Il en va de même pour une culture, « la connaissance, les croyances, l'art, la morale, le droit, les coutumes, les techniques et les habitudes acquises par l'homme en tant que membre de la société. » Nonobstant l'assimilation forcée comme les pensionnats autochtones, une culture est adoptée volontairement par les individus – un peuple n'est pas une masse homogène indistincte. Il en est ainsi parce que la culture sert l'intérêt personnel des gens, soit maintenant (en offrant un cadeau) ou dans l'au-delà (aller dans un édifice religieux pour prier). Même en considérant la pression des pairs, l'adoption d'une culture est volontaire.

Comme toute invention, une tradition culturelle enrichit la vie de tous les humains l'utilisant.

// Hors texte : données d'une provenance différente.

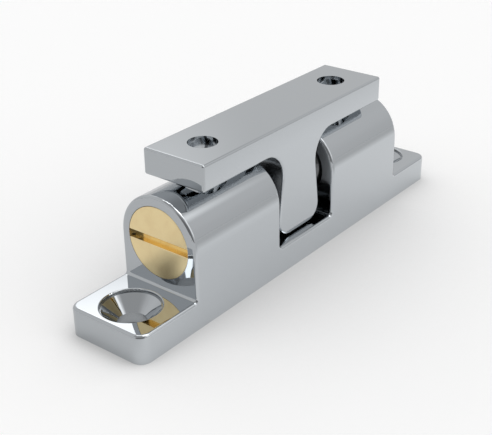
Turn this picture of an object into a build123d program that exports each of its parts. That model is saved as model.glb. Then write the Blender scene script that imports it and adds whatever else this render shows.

Qui a « inventé » quoi et quand est généralement impossible à déterminer pour les vieilles traditions. Mais même quand un début est facile à identifier – pensez à des styles musicaux comme le blues ou le rap – ça demeure avant tout une idée. Comme toute invention, une tradition culturelle enrichit la vie de tous les humains l'utilisant.

Et plus de contacts signifie (généralement) l'amélioration de ladite idée. Prenez la poutine en exemple. De vulgaire « fast-food », elle est devenue un symbole culturel du Québec. N'en déplaise à certains nationalistes se plaignant de son « appropriation » par le Canada, le fait qu'elle soit présente partout devrait au contraire être célébré. Qui n'aime pas la galvaude? Ou une poutine avec des saucisses?

Cette « appropriation » montre que la culture de la poutine est bien vivante. Si les nationalistes avaient décidé de la garder « pure », peut-être n'existerait-elle pas aujourd'hui – le manque d'évolution est ce qui tue une idée. Imaginez si Céline Dion avait décidé de demeurer pure laine en ne chantant pas en anglais. Malgré son grand talent, elle aurait fini par être à court d'auteurs à interpréter et ne serait sans doute pas devenue une des meilleures vendeuses de disques sur la planète. Et considérant la portée restreinte de la culture francophone, elle ne chanterait peut-être même plus.

C'est exactement ce qui attend les cultures autochtones si elles interdisent « l'appropriation. » Empêcher les non-Autochtones d'utiliser ce qui n'est traditionnellement pas « leur » signifie une moins grande exposition desdites cultures. Une moins grande audience signifie une moins grande exposition à leurs idées, ce qui signifie qu'elle aura une portée très restreinte et se limitera à quelques fêtes multiculturelles.

Bref, toutes les personnes de toutes les origines devraient accueillir l'évolution culturelle à bras ouverts – appropriation a cette connotation de coercition. Puisque les humains ne forment qu'une seule espèce, il ne sert à rien d'isoler une idée parce que « nos ancêtre » l'ont découverte ou conçue. Au contraire, on devrait rêver qu'une culture soit reprise par les autres; ils pourraient ainsi vouloir mieux la connaitre et venir nous visiter.

Ce contact enrichira m'importe quelle culture. D'ailleurs, les cultures qui évoluent – qui répondent le mieux au changement – sont les plus fortes. C'est pourquoi le français du Québec est si vigoureux; plusieurs néologismes – pensons seulement à courriel – sont devenus courant et sont même adoptés en France afin de faire contrepoids aux anglicismes souvent trop faciles à utiliser.